## Wednesday, June 23, 2010

### Sum to X

Given a large file, having N (N is very large) positive integers, how will you find a pair of numbers that add up to x.

1. Divide integers in c classes using their log c leftmost bits. Assume there exist (Ah << c) | Al +
(Bh << c ) | Bl = X. For each choice of Ah we
compute Bh and go through the sequence creating
one hash table H for elements with high bits = Ah
and one sequence Z for elements with high bits = Bh.
Next, iterate over Z and query H for (X-Z[i]).
Using 32 bits integers and c = 2, it takes 4 passes.
Using 64 bits it will be surely longer, but one
can make some statistics.

Is it what you intended?

2. Suppose that we can store M ints in memory.
Partition the large file into N/(2*M) files, each
one holding M/2 ints. Before writing these M/2 integers, perform a quicksort in memory and write in sorted order.
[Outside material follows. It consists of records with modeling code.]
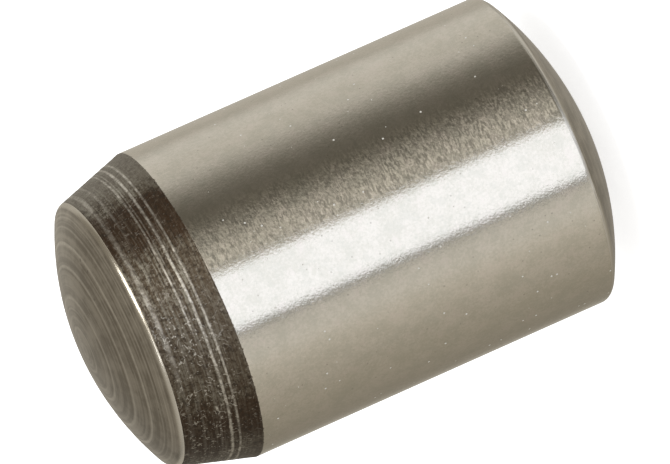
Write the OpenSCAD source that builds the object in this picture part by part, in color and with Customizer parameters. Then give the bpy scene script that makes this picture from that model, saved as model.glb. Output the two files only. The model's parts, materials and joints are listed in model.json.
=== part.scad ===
// Hardened and ground steel dowel pin, turned from one bar.
// It stands on its plain end, with the chamfered lead-in end up.
// Both ends are crowned. The lead-in end has a long, shallow chamfer
// between its crown and the ground shank, and each crown runs out
// through a small rounded edge.
// Every size is in millimetres, and every angle in degrees.

/* [Shank] */
// Diameter of the ground shank
pin_d = 6; // [4:0.5:8]
// Length over both crowns
pin_length = 10; // [8:1:60]

/* [Lead-in end] */
// Radius of the crown on the lead-in end
lead_crown_r = 5.4; // [4:0.05:20]
// Distance from the tip of the crown to the start of the ground shank
lead_length = 2.05; // [1.2:0.05:4]
// Angle between the chamfer and the pin's axis
lead_angle = 17; // [10:0.5:20]
// Radius of the edge between the crown and the chamfer
lead_edge_r = 0.2; // [0.1:0.05:0.8]

/* [Plain end] */
// Radius of the crown on the plain end
plain_crown_r = 5.75; // [4:0.05:20]
// Radius of the edge between the crown and the ground shank
plain_edge_r = 0.4; // [0.1:0.05:0.8]

/* [Hidden] */
$fn = 160;

pin_r = pin_d / 2;
// How far an edge's circle stands proud of the crown and of the flank,
// so that it crosses them at a small angle instead of only touching them
edge_proud = 0.0002;
// Spare length on shapes that are cut away
spare = 1;

// Each end is drawn as a half section in its own frame: x is the
// distance from the axis, and y is the depth below the crown's tip.
// The crown is an arc about [0, crown_r]. The flank is a straight line
// that leans by angle and reaches the shank's radius at depth flank_end.

// Distance of the flank's line from the axis at depth y
function flank_x(flank_end, angle, y) =
    pin_r - (flank_end - y) * tan(angle);

// Centre of a circle of radius r that touches the crown and the flank from inside
function edge_centre(crown_r, flank_end, angle, r) =
    let (
        foot = flank_x(flank_end, angle, 0) - r / cos(angle),
        a = 1 + pow(tan(angle), 2),
        b = 2 * (foot * tan(angle) - crown_r),
        c = pow(foot, 2) + pow(crown_r, 2) - pow(crown_r - r, 2),
        y = (-b - sqrt(b * b - 4 * a * c)) / (2 * a)
    )
    [foot + y * tan(angle), y];

// Corner that is turned away outside the edge's arc
module edge_waste(crown_r, flank_end, angle, edge_r) {
    centre = edge_centre(crown_r, flank_end, angle, edge_r - edge_proud);
    from_crown = centre - [0, crown_r];
    to_crown = from_crown / norm(from_crown);
    to_flank = [cos(angle), -sin(angle)];
    difference() {
        polygon([
            centre,
            centre + spare * to_crown,
            centre + 2 * spare * (to_crown + to_flank),
            centre + spare * to_flank
        ]);
        translate(centre) circle(r = edge_r);
    }
}

// What is turned away outside the crown's arc
module crown_waste(crown_r) {
    difference() {
        translate([-spare, -spare])
        square([crown_r + 2 * spare, crown_r + spare]);
        translate([0, crown_r]) circle(r = crown_r);
    }
}

// Half section of one end, from its tip down to depth bottom
module end_section(crown_r, flank_end, angle, edge_r, bottom) {
    difference() {
        polygon([
            [0, -spare],
            [flank_x(flank_end, angle, -spare), -spare],
            [pin_r, flank_end],
            [pin_r, bottom],
            [0, bottom]
        ]);
        crown_waste(crown_r);
        edge_waste(crown_r, flank_end, angle, edge_r);
    }
}

// The whole pin, turned from its half section
module dowel_pin() {
    middle = pin_length / 2;
    color([0.62, 0.60, 0.56])
    rotate_extrude() {
        end_section(plain_crown_r, 0, 0, plain_edge_r, middle);
        translate([0, pin_length])
        mirror([0, 1])
        end_section(lead_crown_r, lead_length, lead_angle, lead_edge_r, middle);
    }
}

dowel_pin();
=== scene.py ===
import json
import math

import bmesh
import bpy
from mathutils import Matrix, Vector


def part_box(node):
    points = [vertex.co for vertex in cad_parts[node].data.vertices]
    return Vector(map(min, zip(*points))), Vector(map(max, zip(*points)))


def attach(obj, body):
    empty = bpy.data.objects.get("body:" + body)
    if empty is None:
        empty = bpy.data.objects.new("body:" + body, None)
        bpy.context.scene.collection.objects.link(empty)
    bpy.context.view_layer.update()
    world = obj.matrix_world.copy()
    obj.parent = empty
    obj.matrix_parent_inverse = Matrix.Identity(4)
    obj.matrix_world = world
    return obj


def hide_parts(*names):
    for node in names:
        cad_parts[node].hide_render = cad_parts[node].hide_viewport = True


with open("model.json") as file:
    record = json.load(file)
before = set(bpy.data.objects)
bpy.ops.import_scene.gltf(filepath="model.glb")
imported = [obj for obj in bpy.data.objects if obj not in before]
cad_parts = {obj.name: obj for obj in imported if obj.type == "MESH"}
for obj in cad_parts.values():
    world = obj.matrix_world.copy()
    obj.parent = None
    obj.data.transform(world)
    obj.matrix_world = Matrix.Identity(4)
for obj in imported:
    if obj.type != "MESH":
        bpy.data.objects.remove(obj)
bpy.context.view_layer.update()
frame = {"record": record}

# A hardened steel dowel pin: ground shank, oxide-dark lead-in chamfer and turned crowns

# Metres in a millimetre
MM = 0.001

# Sizes of the pin, in millimetres

SHANK = next(m for m in frame["record"]["mounts"] if m["name"] == "shank")
PIN_R = SHANK["dims"]["r_mm"]
PIN_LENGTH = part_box("dowel_pin")[1][2] / MM
LEAD_CROWN_R = 5.4
LEAD_LENGTH = 2.05
LEAD_ANGLE = math.radians(17)
LEAD_EDGE_R = 0.2
PLAIN_CROWN_R = 5.75
PLAIN_EDGE_R = 0.15
# The grinding stops at this height above the plain end's tip
GROUND_FROM = 0.885

# The chamfer was turned a little off the shank's axis, so its rim stands higher on the +X side.
# The lift starts LIFT_FROM below the tip, is greatest at the rim, and fades out RIM_FADE below it.
RIM_TILT = math.radians(0.73)
LIFT_FROM = 0.75
RIM_FADE = 0.6

# Turned rings that shine on the lead-in crown, as radius, width and strength
CROWN_RINGS = [
    (0.43, 0.060, 0.35),
    (0.80, 0.030, 0.60),
    (1.00, 0.045, 0.90),
    (1.55, 0.050, 0.90),
    (1.945, 0.045, 1.20),
    (2.217, 0.030, 0.60),
    (2.300, 0.020, 0.40),
    (2.385, 0.025, 0.70),
    (2.450, 0.020, 0.50),
]
# Rings round the chamfer where the oxide is rubbed off, as depth below the tip, width and strength
CHAMFER_RINGS = [
    (0.865, 0.065, 0.50),
    (1.070, 0.035, 0.45),
    (1.367, 0.028, 0.80),
    (1.425, 0.018, 0.40),
    (1.540, 0.036, 1.05),
    (1.675, 0.030, 0.85),
]
# Where on X each of these rings is still faint, and where it is full
RING_FADES = [
    (-1.6, -0.3),
    (1.4, 2.1),
    (-0.7, -0.1),
    (0.2, 1.2),
    (-3.0, -2.9),
    (-3.0, -2.9),
]
# Strength of a faint ring against a full one
RING_FAINT = 0.25
# Height of a ring of strength 1, and the length above the rim over which the chamfer's rings run out
RING_RISE = 0.003
RING_RUN_OUT = 0.1

# Steps of the mesh: round the pin, and along the crown, the edge and the flank of each end
ROUND_STEPS = 192
LEAD_STEPS = (170, 12, 90)
PLAIN_STEPS = (60, 20, 0)
SHANK_STEPS = 20
# Rings of the mesh close below the chamfer's rim, as depths below it
RIM_DEPTHS = (0.01, 0.03, 0.08, 0.2, 0.4, RIM_FADE)
# The oxide starts on the outer part of the lead edge, after this many of its steps
EDGE_STEPS_BARE = 10
# A ring of the mesh that is smaller than this is one point on the axis
ON_AXIS = 1e-6


# Turned section

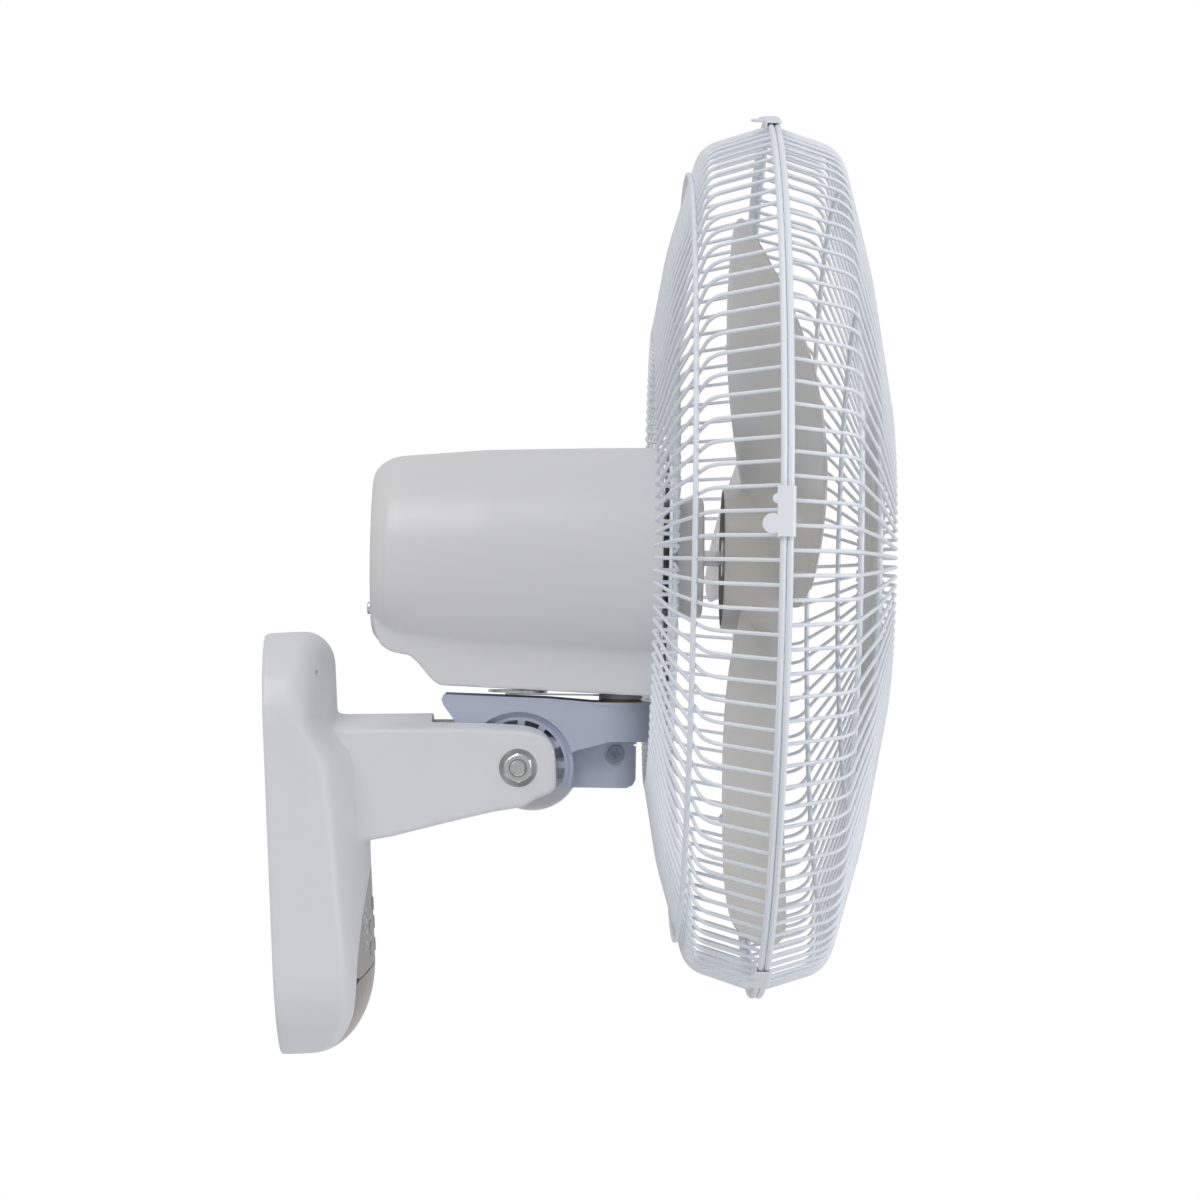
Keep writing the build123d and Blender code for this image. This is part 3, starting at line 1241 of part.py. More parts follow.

Hence we have created N/(2*M) sorted runs.

Allocate two arrays A[M/2], B[M/2]

for (i = 0; i < N/(2*M); i++) {

Load ints of file i into array A

for (j = i + 1; j < N/(2*M); j++) {
Load ints of file j into array B

for (k = 0; k < M/2; k++) {
f = BinarySearch in array B for the number x-A[k]

if (f) {
printf("found");
break;
}
}
}
}